Johnnie Ray wasn’t just that season’s sensation but a game changer: a skinny, androgynous, half-deaf, sob-singing white soul singer who pounded the piano and writhed on the bench—even sometimes on the floor—while he performed. Elvis and Jerry Lee Lewis were in the wings. Just four months earlier, Ray had been all but unknown, but then along came “Cry,” his million-selling 45 on the Columbia subsidiary Okeh. The lyrics, by the one-hit-wonder composer Churchill Kohlman, were sheer schmaltz:
If your sweetheart sends a letter of goodbye
It’s no secret you’ll feel better if you cry
and Ray’s vocalizing was appropriately sappy. He had a theatrical way of hanging on to syllables (“but it’s on-lyy fal-se ee-motions-uh that you feel-l-l”), and something about his whole sound—that Great Plains accent (he was an Oregonian, half Native American) and keening voice, that big echo behind him—chimed with the era’s taste for emotional bombast (Mario Lanza; Laine) and pointed toward a growing American predilection for countrified songs and singers such as Brenda Lee, Teresa Brewer, Patti Page, and, of course, the great Hank Williams himself. We were still a spread-out, lonely nation in those blue-highway days, and something about those high, lonesome sounds struck home in ten thousand back-roads burgs—and, maybe, served as welcome counterpoint to such urban (and ethnic) sensations as Uncle Miltie,
Your Show of Shows
, and Martin and Lewis, not to mention Sinatra himself.
Under the headline
JOHNNIE’S GOLDEN RAYS DAZZLE MUSIC
BUSINESS,
Down Beat
wrote that Ray had “most certainly established himself as the phenom of the music-record business of the second half of the century.” Big words—there were many phenoms still to come. But the point was made: Bing and Frank, those sensations of the century’s
first
half, were old news. Even Earl Wilson succumbed. “
Do you folks suffer, too, from juke box jitters, or Johnny [
sic
] Rayitis?” the columnist wrote in March. “Well, you will. They call Johnny Ray ‘the Heat Ray’ and he’s the wildest, craziest, looniest, goofiest, weirdest singer since Frankie Swoonatra … He has this broken-hearted voice and … when he opens soon at the Copacabana, we expect to hear crying all over town, especially at the other night clubs.”
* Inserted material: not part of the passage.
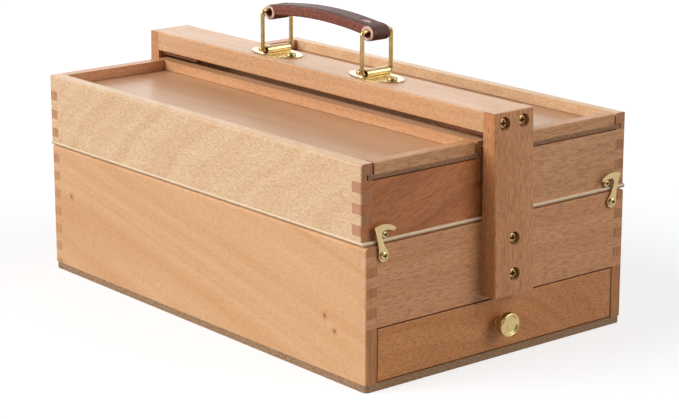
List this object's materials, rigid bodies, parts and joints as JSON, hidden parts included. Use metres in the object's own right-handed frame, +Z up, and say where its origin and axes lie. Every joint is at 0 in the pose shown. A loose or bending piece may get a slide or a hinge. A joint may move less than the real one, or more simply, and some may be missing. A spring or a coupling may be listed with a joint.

With Ava in tow (she’d finally come to New York, so the fighting and making up could commence afresh), Frank attended Ray’s Copa premiere in early April—more on his wife’s say-so (and of course to be seen) than because he really wanted to be there. When Earl Wilson asked him what he thought of the new sensation, Frank said, “
I’d like to tell you, but my girl won’t let me.”
His girl was behaving as singularly as ever. One night at the Paramount, Johnnie Ray returned the favor and came backstage to meet Sinatra, entourage in tow. According to eyewitnesses, Frank was gracious, introducing Ava to one and all and making amiable chitchat. Then he was called out of the room on a business matter. While he was gone, Ava climbed onto Ray’s lap and began stroking his hair and cooing to him. Frank returned while she was still at it. After an awkward moment, he grabbed his unrepentant wife’s arm, yanked her off the fruity upstart’s lap, and hustled her out of the room.